Code Compliance Certificates The Building Consent Authority that issued the building consent will be responsible for the inspection of that work and the issue of code compliance certificates. These certificates will be issued if the building has been built in compliance with the building consent.

Certificates of Acceptance The Act provides for a new instrument called a certificate of acceptance. These can be issued when a building consent was not applied for before the work commenced, or where inspections cannot be done to accurately decide if the work was done in accordance with the consent. This allows a Building Consent Authority to inspect and certify what work they can as being Code compliant.

Changing a Building’s Use Where a building has changed from commercial to residential then the building must meet, as reasonably practical, all building Code requirements. The Act does allow for improvements in fire safety and access for people with disabilities without the need to upgrade all other aspects of the building. What a change in use is will be set out in regulation.
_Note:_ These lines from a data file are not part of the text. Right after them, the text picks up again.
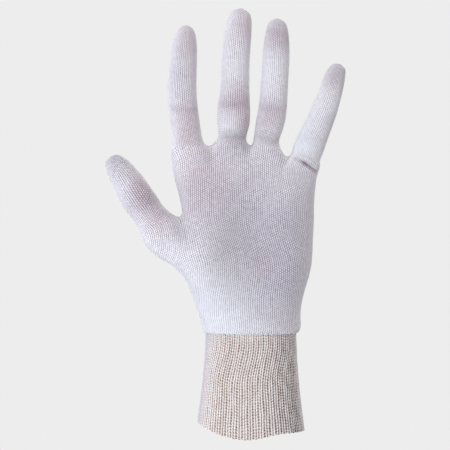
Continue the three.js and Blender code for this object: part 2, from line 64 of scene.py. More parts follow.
# Cuff, its outer sizes taken from the frame
CUFF_LENGTH = cuff_high[2] + GAP / 2
MOUTH_WIDTH = cuff_high[0] - cuff_low[0]
MOUTH_DEPTH = cuff_high[1] - cuff_low[1]
CUFF_TOP_WIDTH = 56.6
CUFF_TOP_DEPTH = 42
CUFF_FLARE = 1.6  # 1 widens evenly towards the mouth, more widens late
MOUTH_LOW = -0.065  # where the mouth hangs lowest: 0 is the front's middle, -1 the thumb's side
MOUTH_THUMB_SIDE = dict(lift=8.2, reach=0.8)  # lift above the lowest point, reached this far round
MOUTH_LITTLE_SIDE = dict(lift=3.5, reach=0.48)
MOUTH_BACK_LIFT = 12.5
RIBS = 54
RIB_RISE = 1.1
RIB_COURSE = 1.72  # height of a row of rib stitches
RIB_LEAN = 4  # how far the ribs lean towards the thumb's side on their way down
RIB_STEPS = 8  # columns of the mesh for each rib
COURSE_STEPS = 6  # rows of the mesh for each course
SEAM_RISE = 1  # how far above the frame's cuff the plain knit's lower edge sits
CUFF_TUCK = 0.35  # how far the ribs' tops lie inside the frame's cuff
CUFF_NECK = 1.2  # how much further the first row is drawn in, under the plain knit's edge
CUFF_OVERLAP = 0.012  # share of its length that it reaches up behind the plain knit
MOUTH_SCALLOP = 0.2  # how far a rib's end hangs below the mouth's line

# Plain-knit body
PALM_WIDTH = 89
PALM_LENGTH = 116
PALM_DEPTH = 30
THUMB_HEIGHT = 72
ROOT_DEPTH = 21
THUMB_ROOT_DEPTH = 23
OVAL_POWER = 2.4  # 2 is an ellipse, more is fuller at the corners
CORNER = 0.93  # where the corner columns of a palm section stand, as a share of its half width
SIDES = 12  # columns round a finger
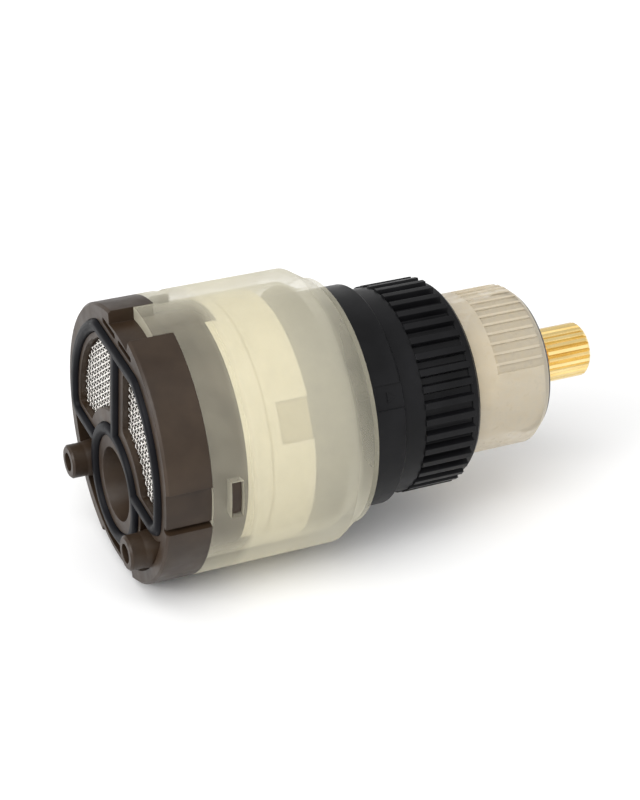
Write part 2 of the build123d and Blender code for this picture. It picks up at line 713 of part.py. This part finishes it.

Licensing of Building Practitioners The Act provides for the licensing of building practitioners. Restricted work Regulations will also define certain work as having to be done or supervised by a Licensed Building Practitioner. This work is called “restricted work”. Categories of Licences Exactly what types of trades will be licensed will be set out in regulation. The Department of Building and Housing will administer the licensing system. Board People will be able to make complaints about licensed building practitioners. These complaints will be heard by an independent Board appointed under the Act. Further information about the licensing system is available at www.builder.govt.nz or by calling 0800 60 60 50.

Mandatory Warranties The Act sets out certain warranties that are implied into all building contracts and any sale agreements made by building developers.

Fines The Act sets out a range of fines for offences and allows for the use of infringement notices for minor offences. The maximum fine for worst offences is $200 000.